Tury na Kondratowej – z Przeł. Kondrackiej do Dol. Małej Łąki Głazistym Żlebem.

Po krótkim i niezwykle udanym interludium warszawskim powrót w rejon Kondratowej. Dziś planowałem wejść na Małołączniak, zjechać Czerwonym Grzbietem, a następnie zinwestygować na ile ryzykowny będzie zjazd (no dobrze, głównie zsuwanie się bokiem) Kobylarzowym Żlebem. Pogoda jednak pokrzyżowała te plany.

Mountain Forecast zapowiadał bardzo silne wiatry i faktycznie, od rana słychać było ostry świst nieszczelnego okna w moim pokoju. Po wyjściu ze schroniska okazało się, że – tymczasowo – nie jest tak źle. Właściwie to wręcz upalnie i przydałoby się więcej wiatru.

Na Kondratową dotarłem mokry, planując rozebrać się na dalszy etap wycieczki. Ale już za niewielką skarpą, pod którą stoi schronisko, wiatr uderzył z pełną siła – chwilami ciężko było posuwać się do przodu. Zapowiadane porywy o prędkości 25m/s odpowiadają 10 w skali Beauforta, więc był to konkretny wicher.

Szedłem – po raz kolejny – przez Przełęcz pod Kopą Kondracką. Ponad Kamieniem wiatr uspokoił się nieco, żeby z pełną siłą uderzyć na grani.

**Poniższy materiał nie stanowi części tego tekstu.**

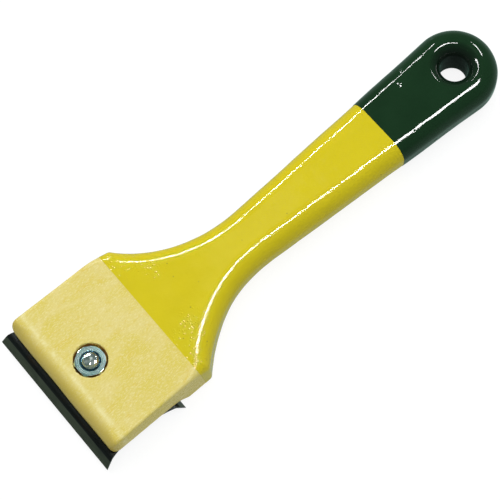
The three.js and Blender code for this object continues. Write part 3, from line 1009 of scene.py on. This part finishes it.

Tutaj ciężko było ustać, więc na Kopę szedłem północnym trawersem grani, co było nieco ryzykowne z lawinowego punktu widzenia. Podczas zjazdu na Przeł. Małołącką wiatr nieprzyjemnie spychał mnie do kotła na północ od grani. Zacząłem obawiać się podejścia na Małołączniak i późniejszego zjazdu Czerwonym Grzbietem, które są całkowicie eksponowane i najpewniej warunki byłyby tam znacznie cięższe.

Zawróciłem więc i spod Kopy zjechałem na Przeł. Kondracką. Ten zjazd też nieprzyjemny, wiatr albo w plecy, albo z boku, wypychający na wchodnią część grzbietu. Zaliczyłem bardzo niemiły upadek, kiedy jadąc ze sporą prędkością z wiatrem w plecy, wpadłem w wydeptane przez pieszych zagłębienie. Chyba zmienię zdanie co do jazdy w kasku.

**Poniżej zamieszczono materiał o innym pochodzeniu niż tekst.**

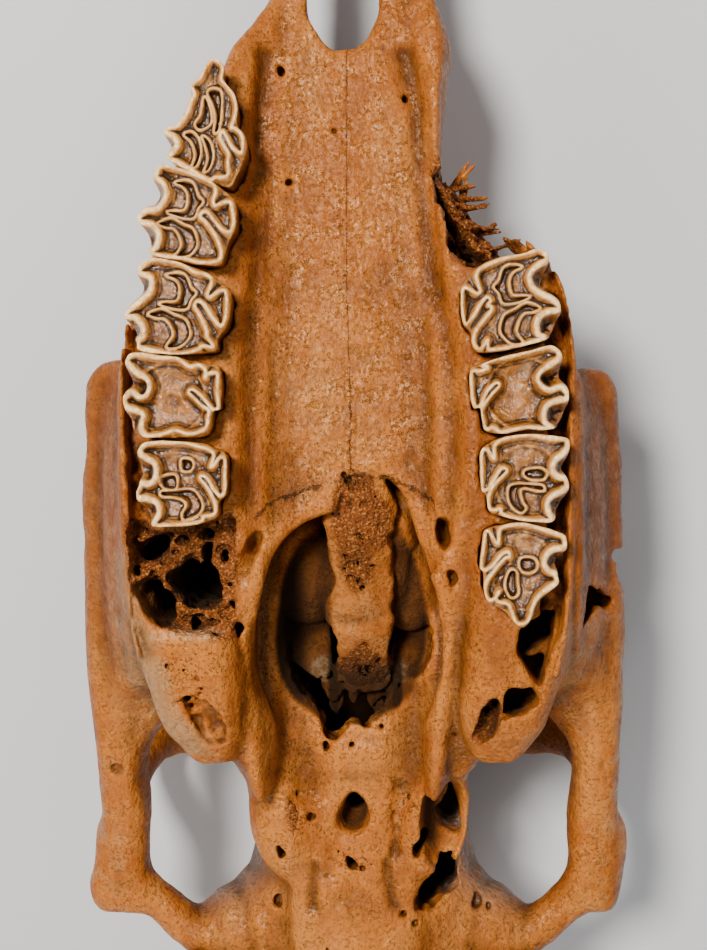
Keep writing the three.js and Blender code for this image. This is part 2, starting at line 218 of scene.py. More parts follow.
def rod(start, end, size0, size1, across, high):
    """A straight stretch of elliptical section, half width and half height at each end."""
    start, end = np.array(start, float), np.array(end, float)
    along = end - start
    length = np.linalg.norm(along) + 1e-9
    along = along / length
    reach = max(*size0, *size1)

    def distance(x, y, d):
        px, py, pz = x - start[0], y - start[1], d - start[2]
        run = px * along[0] + py * along[1] + pz * along[2]
        t = np.clip(run / length, 0, 1)
        rest = run - t * length
        side = px * across[0] + py * across[1] + pz * across[2]
        up = px * high[0] + py * high[1] + pz * high[2]
        width = size0[0] + (size1[0] - size0[0]) * t
        height = size0[1] + (size1[1] - size0[1]) * t
        small = np.minimum(width, height)
        return ellipsoid((side, up, rest), (width, height, small), small)

    return Piece(np.minimum(start, end) - reach, np.maximum(start, end) + reach, distance)


def bar(stations, upright=(0, 0, 1), smooth=4):
    """A bar of elliptical section through stations [x, y, depth, half width, half height]."""
    rows = np.array(stations, float)
    steps = (len(rows) - 1) * smooth
    line = curve_through(rows, np.linspace(0, len(rows) - 1, steps + 1))
    pieces = []
    for a, b in zip(line[:-1], line[1:]):
        along = b[:3] - a[:3]
        along = along / (np.linalg.norm(along) + 1e-9)
        across = np.cross(along, upright)
        across = across / (np.linalg.norm(across) + 1e-9)
        high = np.cross(across, along)
        pieces.append(rod(a[:3], b[:3], a[3:], b[3:], across, high))
    return pieces


def ball(centre, radii):
    """An ellipsoid with radii [across, along, deep]."""
    centre, radii = np.array(centre, float), np.array(radii, float)

    def distance(x, y, d):
        return ellipsoid((x - centre[0], y - centre[1], d - centre[2]), radii, radii.min())

    return [Piece(centre - radii, centre + radii, distance)]


def tunnel(start, end, radius):
    """A round hole from one point to another that lies behind or below it."""
    along = np.array(end, float) - np.array(start, float)
    across = np.cross(along, (1, 0, 0))
    across = across / np.linalg.norm(across)
    high = np.cross(across, along / np.linalg.norm(along))
    return [rod(start, end, (radius, radius), (radius, radius), across, high)]


def ramp(start, end, value):
    """Runs smoothly from 0 at the start to 1 at the end."""
    t = np.clip((value - start) / (end - start), 0, 1)
    return t * t * (3 - 2 * t)


def smooth_loop(corners, steps=5):
    """A closed outline through the corners, rounded between them."""
    rows = np.array(corners, float)
    padded = np.vstack([rows[-1:], rows, rows[:2]])
    return curve_through(padded, 1 + np.arange(len(rows) * steps) / steps)


def edge_distance(line, x, y):
    """Distance in the plane to an open line of points."""
    gx, gy = np.broadcast_arrays(x, y)
    px, py = gx.ravel(), gy.ravel()
    best = np.full(len(px), 1e9)
    for (ax, ay), (bx, by) in zip(line[:-1], line[1:]):
        ex, ey = bx - ax, by - ay
        t = np.clip(((px - ax) * ex + (py - ay) * ey) / (ex * ex + ey * ey + 1e-9), 0, 1)
        best = np.minimum(best, (px - ax - t * ex) ** 2 + (py - ay - t * ey) ** 2)
    return np.sqrt(best).reshape(gx.shape).astype(np.float32)


def inside_loop(loop, x, y):
    gx, gy = np.broadcast_arrays(x, y)
    px, py = gx.ravel(), gy.ravel()
    inside = np.zeros(len(px), bool)
    for (ax, ay), (bx, by) in zip(loop, np.roll(loop, -1, axis=0)):
        crosses = (ay > py) != (by > py)
        if crosses.any():
            inside ^= crosses & (px < (bx - ax) * (py - ay) / (by - ay + 1e-12) + ax)
    return inside.reshape(gx.shape)


def outline_distance(loop, x, y):
    """Signed distance in the plane to a closed outline, negative inside."""
    away = edge_distance(np.vstack([loop, loop[:1]]), x, y)
    return np.where(inside_loop(loop, x, y), -away, away)


def extreme(level, loop, pick):
    """The least or greatest value, over an outline's box, of a number or a function of x and y."""
    if np.isscalar(level):
        return float(level)
    (x0, y0), (x1, y1) = loop.min(axis=0), loop.max(axis=0)
    return float(pick(level(*np.meshgrid(np.linspace(x0, x1, 30), np.linspace(y0, y1, 60)))))


def prism(corners, top, bottom, ragged=0.0, narrowing=0.0, round_edge=1.0, grain=2.4, seed=0, grow=0.0):
    """An upright body of that outline, between two depths, each a number or a function of x and y."""
    loop = smooth_loop(corners)

    def distance(x, y, d):
        flat = outline_distance(loop, x[..., 0], y[..., 0])[..., None]
        if ragged:
            flat = flat + ragged * noise(x, y, d * 0.5, grain, seed)
        upper = top if np.isscalar(top) else top(x, y)
        lower = bottom if np.isscalar(bottom) else bottom(x, y)
        flat = flat - grow + narrowing * np.maximum(d - upper, 0)
        return blend_max(flat, np.maximum(upper - d, d - lower), round_edge)

    low = [*(loop.min(axis=0) - grow), extreme(top, loop, np.min)]
    high = [*(loop.max(axis=0) + grow), extreme(bottom, loop, np.max)]
    return [Piece(low, high, distance)]


def hollows(corners, top, bottom, hollow):
    """What a distance function leaves hollow, inside an outline and between two depths."""
    loop = smooth_loop(corners)

    def distance(x, y, d):
        flat = outline_distance(loop, x[..., 0], y[..., 0])[..., None]
        return np.maximum(hollow(x, y, d), np.maximum(flat, np.maximum(top - d, d - bottom)))

    return [Piece([*loop.min(axis=0), top], [*loop.max(axis=0), bottom], distance)]


def sponge(corners, top, bottom, size, radius, seed, stretch=(1, 1, 1)):
    """The pores of spongy bone."""
    return hollows(corners, top, bottom, lambda x, y, d: pores(x, y, d, size, radius, seed, stretch))


def leaves(corners, top, bottom, size, seed):
    """Clefts that split broken bone into upright leaves."""

    def cleft(x, y, d):
        across, along = 0.9 * x + 0.5 * y, 0.9 * y - 0.5 * x
        return 0.9 - 5.0 * noise(across, along * 0.35, d * 0.3, size, seed)

    return hollows(corners, top, bottom, cleft)


# ---- Fields --------------------------------------------------------------------------------------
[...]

Z Kondrackiej spokojny zjazd Głazistym Żlebem. Na dole wąsko i mroczno, na górze nieco krążenia pomiędzy kosówkami i łysymi, jarzębinowatymi drzewkami. U podstawy żlebu coś, co wyglądało na stare lawinisko. Potem nieco kluczenia w lesie i odwiedzona już wcześniej w tym miesiącu Wielka Polana Małołącka. Dalej zjazd do leśniczówki i krótkie podejście na przystanek busa w Groniku.

Leniłem się fotograficznie. Zrobiłem tylko dwa zdjęcia, tak na odczep się, później wrzucę.